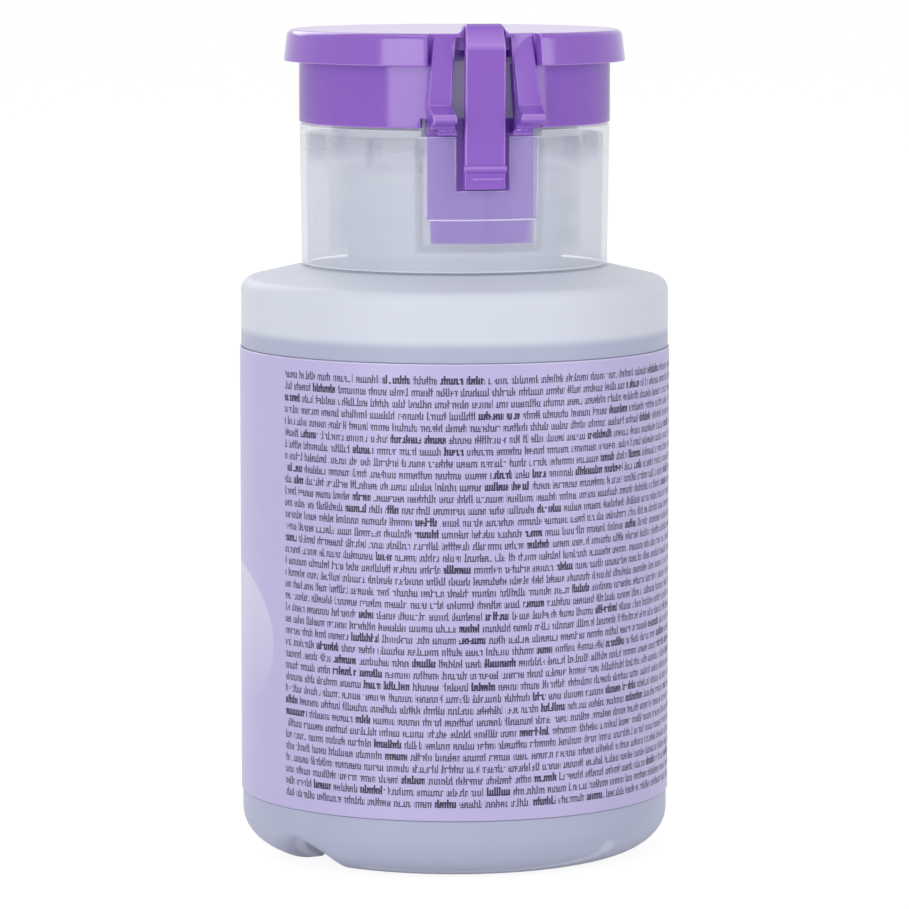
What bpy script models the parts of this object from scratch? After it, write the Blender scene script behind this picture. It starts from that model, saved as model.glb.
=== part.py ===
"""Pump dispenser bottle for nail polish remover, with a flip lid on a snap hinge.

Frame: +Z up, metres, origin at the middle of the base. The lid's hinge is at +Y.
Heights are stacked from the base up, and radii from the neck and the dish outwards.
"""

import math

import bmesh
import bpy
from mathutils import Matrix, Vector

MM = 0.001
DEG = math.pi / 180

# Clearances
FIT = 0.30 * MM
SLIDE_FIT = 0.35 * MM
OVERRUN = 0.60 * MM

# Facets round each kind of turned piece
BODY_FACETS = 56
CLOSURE_FACETS = 56
DISH_FACETS = 40
PUMP_FACETS = 24
FILLET_FACETS = 3
SECTOR_FACETS = 12

# Bottle
BODY_RADIUS = 30.0 * MM
BODY_TOP = 80.6 * MM
BODY_WALL = 1.2 * MM
PANEL_BOTTOM = 8.4 * MM
PANEL_TOP = 71.4 * MM
PANEL_RECESS = 0.28 * MM
HEEL_RADIUS = 5.0 * MM
STANDING_WIDTH = 2.6 * MM
PUSH_UP = 1.6 * MM
FLOOR_THICKNESS = 2.6 * MM
SHOULDER_RISE = 1.9 * MM
SHOULDER_FILLET = 1.8 * MM
NECK_RADIUS = 15.0 * MM
NECK_WALL = 1.6 * MM
NECK_HEIGHT = 11.1 * MM
NECK_FILLET = 1.2 * MM
HEEL_NOTCH_WIDTH = 7.0 * MM
HEEL_NOTCH_TOP_WIDTH = 1.2 * MM
HEEL_NOTCH_HEIGHT = 2.4 * MM
HEEL_NOTCH_DEPTH = 1.1 * MM
HEEL_NOTCH_ANGLE = 40.4 * DEG

# Wrap label
LABEL_THICKNESS = 0.20 * MM
LABEL_MARGIN = 0.20 * MM
LABEL_SEAM = 0.6 * MM
LABEL_SEAM_ANGLE = -34.8 * DEG

# Liquid
LIQUID_LEVEL = 73.5 * MM

# Pump under the dish
DISH_TRAVEL = 5.0 * MM
GASKET_THICKNESS = 0.8 * MM
FLANGE_THICKNESS = 1.0 * MM
FLANGE_RIM_GAP = 0.5 * MM
STEM_RADIUS = 3.0 * MM
STEM_BORE = 1.1 * MM
STEM_CHAMBER_RADIUS = 2.1 * MM
STEM_FOOT_RADIUS = 4.3 * MM
STEM_FOOT_THICKNESS = 0.8 * MM
PISTON_HEIGHT = 4.0 * MM
PISTON_LIP = 0.5 * MM
CYLINDER_BORE = 5.3 * MM
CYLINDER_WALL = 1.1 * MM
CAP_RADIUS = 7.8 * MM
CAP_DISC_THICKNESS = 1.0 * MM
CAP_CHIMNEY_RADIUS = 4.9 * MM
CAP_CHIMNEY_HEIGHT = 1.3 * MM
CAP_PLUG_DEPTH = 2.2 * MM
WIPER_HEIGHT = 1.0 * MM
WIPER_WIDTH = 0.9 * MM
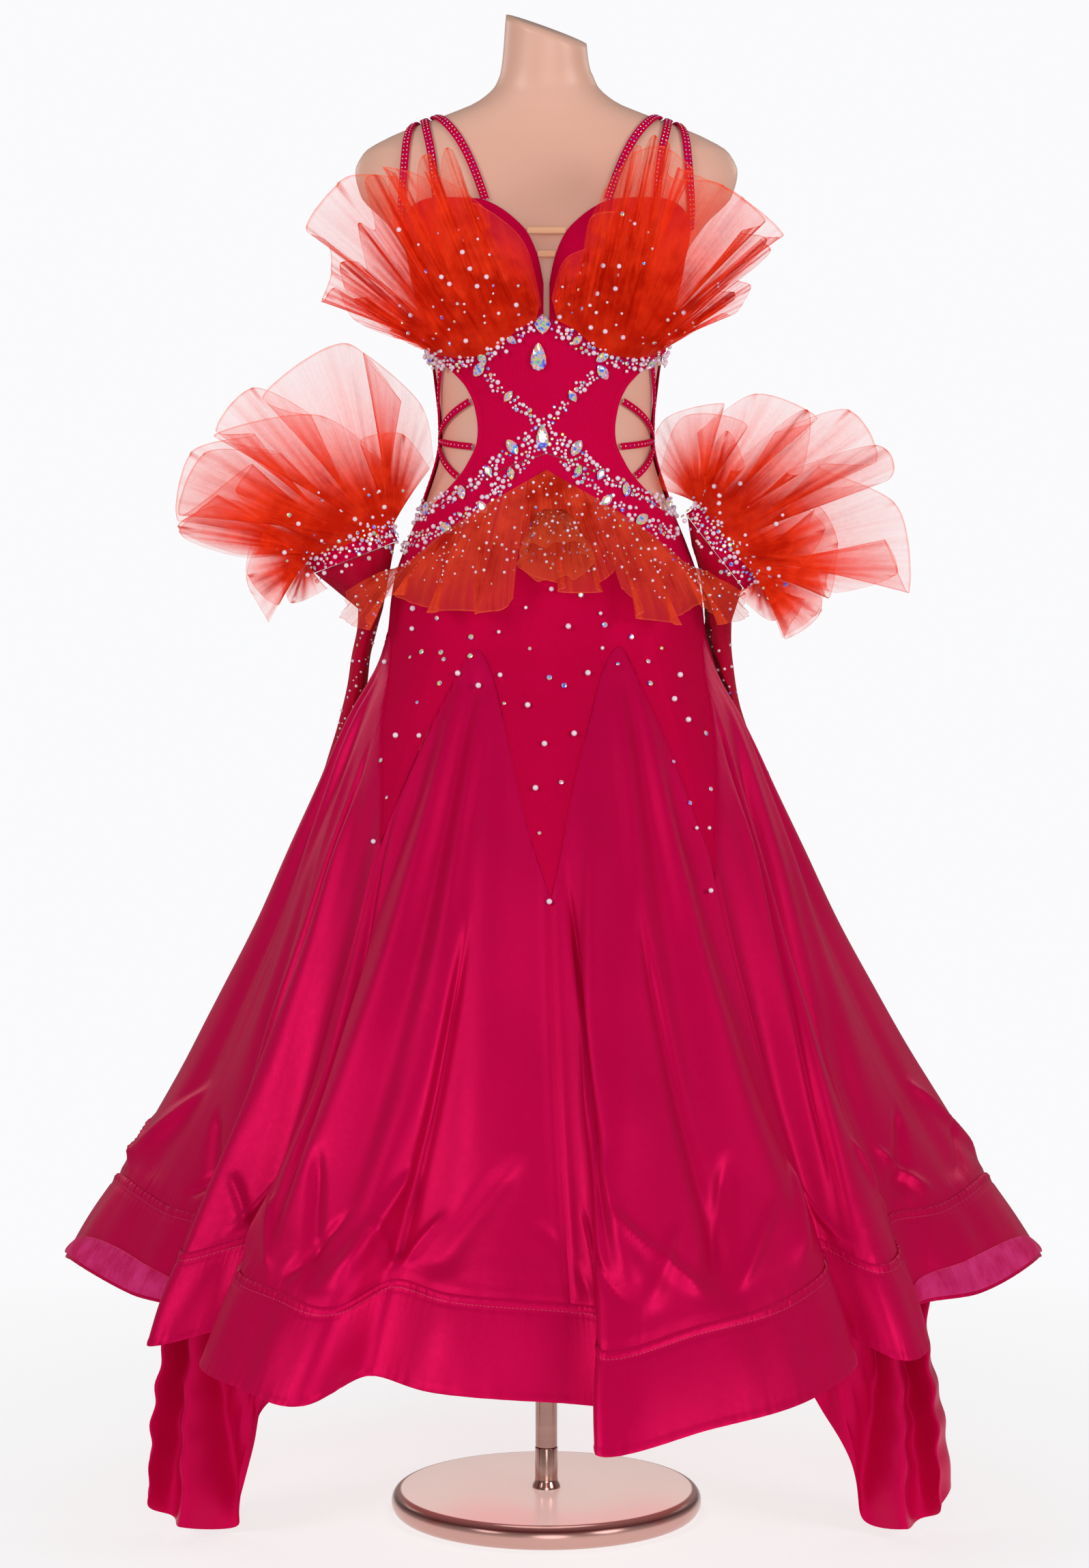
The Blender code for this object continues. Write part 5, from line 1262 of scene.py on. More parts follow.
def godet_place(godet):
    start, _, finish, _ = godet_seams(godet)
    middle = (start.azimuth + finish) / 2

    def place(seam, up):
        top, foot = arch_height(seam) - ARCH_GAP / 2, band_top(seam) + HEM_GAP / 2
        height = foot - TUCK + (top - foot + 1.6 * TUCK) * up
        half = smooth(SKIRT_SECTIONS, "half_width", height)
        line = seam - np.sign(middle - seam) * np.degrees(0.0006 / half) * (np.abs(middle - seam) > 1)
        from_top, from_foot = top - height, height - foot
        from_side = np.minimum(seam - start.azimuth, finish - seam) * half / 57.3
        fade = unit(from_side / 0.03) * unit(from_top / 0.04) * np.clip(from_foot / 0.02, 0.2, 1)
        out = SATIN_WALL + creased(line, height) * fade + 0.0010 * uneven(line, 22, 2.0) * fade
        out = out + pucker(line, from_top, 470, 0.0008, 0.012)
        out = out + pucker(line, from_foot, 610, 0.0012, 0.010)
        out = out - 0.0020 * bell(from_side, 0.0024) + 0.0008 * bell(from_side - 0.006, 0.003)
        tucked = unit(1 - np.minimum(from_top, from_foot) / 0.0015)
        out = out * (1 - tucked) + tucked * 0.0002 * (1 + (seam > middle))
        return off_skirt(line, height, out)

    return place


for godet in GODETS:
    start, _, finish, _ = godet_seams(godet)
    part = "back" if 80 < (start.azimuth + finish) / 2 % 360 < 280 else "front"
    grid = godet_place(godet), finer(godet_columns(godet), 0.36), shares(120)
    lay_sheet(f"satin_{godet.name}", grid, satin, "satin", godet.name, "hung", f"jersey_yoke_{part}")

# %% [markdown]
# The hem is a separate band, about 9 cm deep, stiffened and stitched on with a puckered seam. Its upper
# edge stands a little proud, its face bellies out, and its lower edge is turned under. A strip of paler
# crin faces it inside and shows where the folds turn towards the viewer.

# %% Hem band and its facing
STITCHED_DOWN = 0.0085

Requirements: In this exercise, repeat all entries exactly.

Task output:
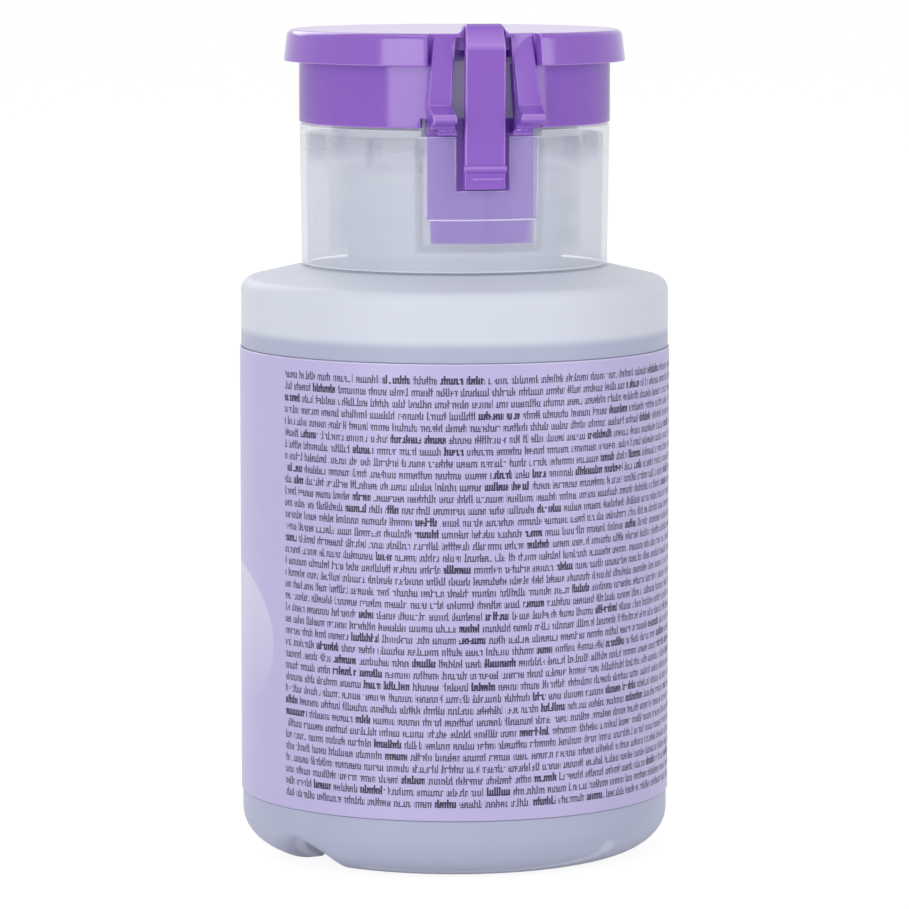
What bpy script models the parts of this object from scratch? After it, write the Blender scene script behind this picture. It starts from that model, saved as model.glb.
=== part.py ===
"""Pump dispenser bottle for nail polish remover, with a flip lid on a snap hinge.

Frame: +Z up, metres, origin at the middle of the base. The lid's hinge is at +Y.
Heights are stacked from the base up, and radii from the neck and the dish outwards.
"""

import math

import bmesh
import bpy
from mathutils import Matrix, Vector

MM = 0.001
DEG = math.pi / 180

# Clearances
FIT = 0.30 * MM
SLIDE_FIT = 0.35 * MM
OVERRUN = 0.60 * MM

# Facets round each kind of turned piece
BODY_FACETS = 56
CLOSURE_FACETS = 56
DISH_FACETS = 40
PUMP_FACETS = 24
FILLET_FACETS = 3
SECTOR_FACETS = 12

# Bottle
BODY_RADIUS = 30.0 * MM
BODY_TOP = 80.6 * MM
BODY_WALL = 1.2 * MM
PANEL_BOTTOM = 8.4 * MM
PANEL_TOP = 71.4 * MM
PANEL_RECESS = 0.28 * MM
HEEL_RADIUS = 5.0 * MM
STANDING_WIDTH = 2.6 * MM
PUSH_UP = 1.6 * MM
FLOOR_THICKNESS = 2.6 * MM
SHOULDER_RISE = 1.9 * MM
SHOULDER_FILLET = 1.8 * MM
NECK_RADIUS = 15.0 * MM
NECK_WALL = 1.6 * MM
NECK_HEIGHT = 11.1 * MM
NECK_FILLET = 1.2 * MM
HEEL_NOTCH_WIDTH = 7.0 * MM
HEEL_NOTCH_TOP_WIDTH = 1.2 * MM
HEEL_NOTCH_HEIGHT = 2.4 * MM
HEEL_NOTCH_DEPTH = 1.1 * MM
HEEL_NOTCH_ANGLE = 40.4 * DEG

# Wrap label
LABEL_THICKNESS = 0.20 * MM
LABEL_MARGIN = 0.20 * MM
LABEL_SEAM = 0.6 * MM
LABEL_SEAM_ANGLE = -34.8 * DEG

# Liquid
LIQUID_LEVEL = 73.5 * MM

# Pump under the dish
DISH_TRAVEL = 5.0 * MM
GASKET_THICKNESS = 0.8 * MM
FLANGE_THICKNESS = 1.0 * MM
FLANGE_RIM_GAP = 0.5 * MM
STEM_RADIUS = 3.0 * MM
STEM_BORE = 1.1 * MM
STEM_CHAMBER_RADIUS = 2.1 * MM
STEM_FOOT_RADIUS = 4.3 * MM
STEM_FOOT_THICKNESS = 0.8 * MM
PISTON_HEIGHT = 4.0 * MM
PISTON_LIP = 0.5 * MM
CYLINDER_BORE = 5.3 * MM
CYLINDER_WALL = 1.1 * MM
CAP_RADIUS = 7.8 * MM
CAP_DISC_THICKNESS = 1.0 * MM
CAP_CHIMNEY_RADIUS = 4.9 * MM
CAP_CHIMNEY_HEIGHT = 1.3 * MM
CAP_PLUG_DEPTH = 2.2 * MM
WIPER_HEIGHT = 1.0 * MM
WIPER_WIDTH = 0.9 * MM
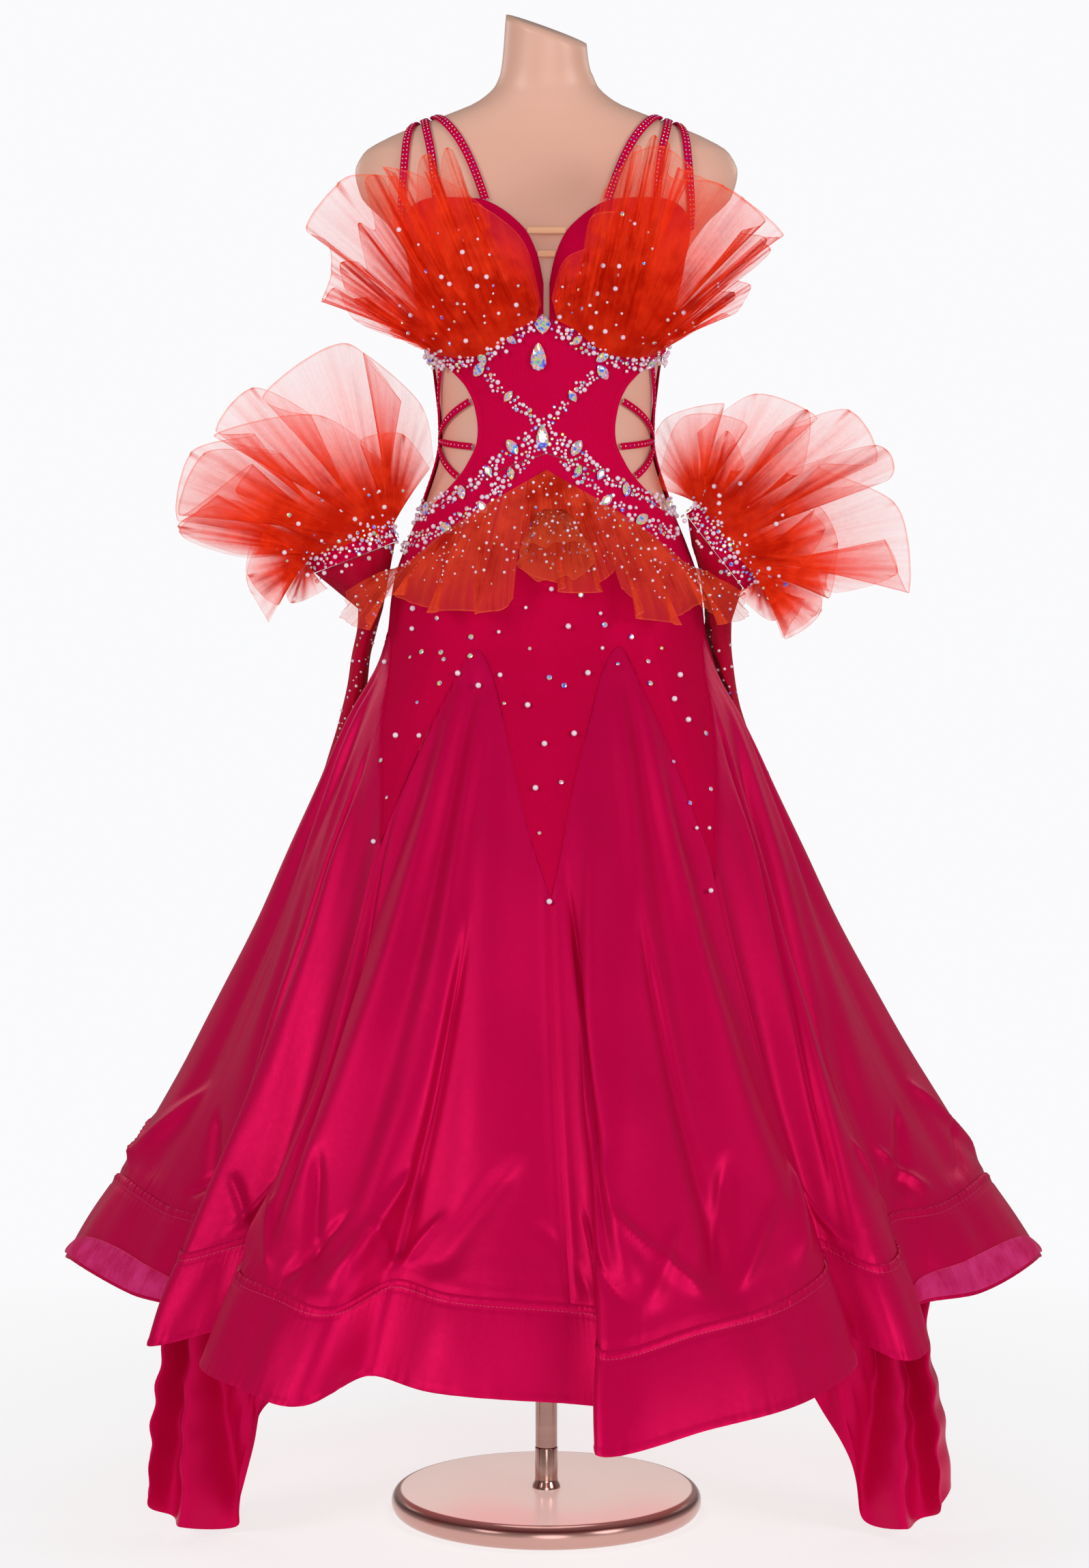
The Blender code for this object continues. Write part 5, from line 1262 of scene.py on. More parts follow.
def godet_place(godet):
    start, _, finish, _ = godet_seams(godet)
    middle = (start.azimuth + finish) / 2

    def place(seam, up):
        top, foot = arch_height(seam) - ARCH_GAP / 2, band_top(seam) + HEM_GAP / 2
        height = foot - TUCK + (top - foot + 1.6 * TUCK) * up
        half = smooth(SKIRT_SECTIONS, "half_width", height)
        line = seam - np.sign(middle - seam) * np.degrees(0.0006 / half) * (np.abs(middle - seam) > 1)
        from_top, from_foot = top - height, height - foot
        from_side = np.minimum(seam - start.azimuth, finish - seam) * half / 57.3
        fade = unit(from_side / 0.03) * unit(from_top / 0.04) * np.clip(from_foot / 0.02, 0.2, 1)
        out = SATIN_WALL + creased(line, height) * fade + 0.0010 * uneven(line, 22, 2.0) * fade
        out = out + pucker(line, from_top, 470, 0.0008, 0.012)
        out = out + pucker(line, from_foot, 610, 0.0012, 0.010)
        out = out - 0.0020 * bell(from_side, 0.0024) + 0.0008 * bell(from_side - 0.006, 0.003)
        tucked = unit(1 - np.minimum(from_top, from_foot) / 0.0015)
        out = out * (1 - tucked) + tucked * 0.0002 * (1 + (seam > middle))
        return off_skirt(line, height, out)

    return place


for godet in GODETS:
    start, _, finish, _ = godet_seams(godet)
    part = "back" if 80 < (start.azimuth + finish) / 2 % 360 < 280 else "front"
    grid = godet_place(godet), finer(godet_columns(godet), 0.36), shares(120)
    lay_sheet(f"satin_{godet.name}", grid, satin, "satin", godet.name, "hung", f"jersey_yoke_{part}")

# %% [markdown]
# The hem is a separate band, about 9 cm deep, stiffened and stitched on with a puckered seam. Its upper
# edge stands a little proud, its face bellies out, and its lower edge is turned under. A strip of paler
# crin faces it inside and shows where the folds turn towards the viewer.

# %% Hem band and its facing
STITCHED_DOWN = 0.0085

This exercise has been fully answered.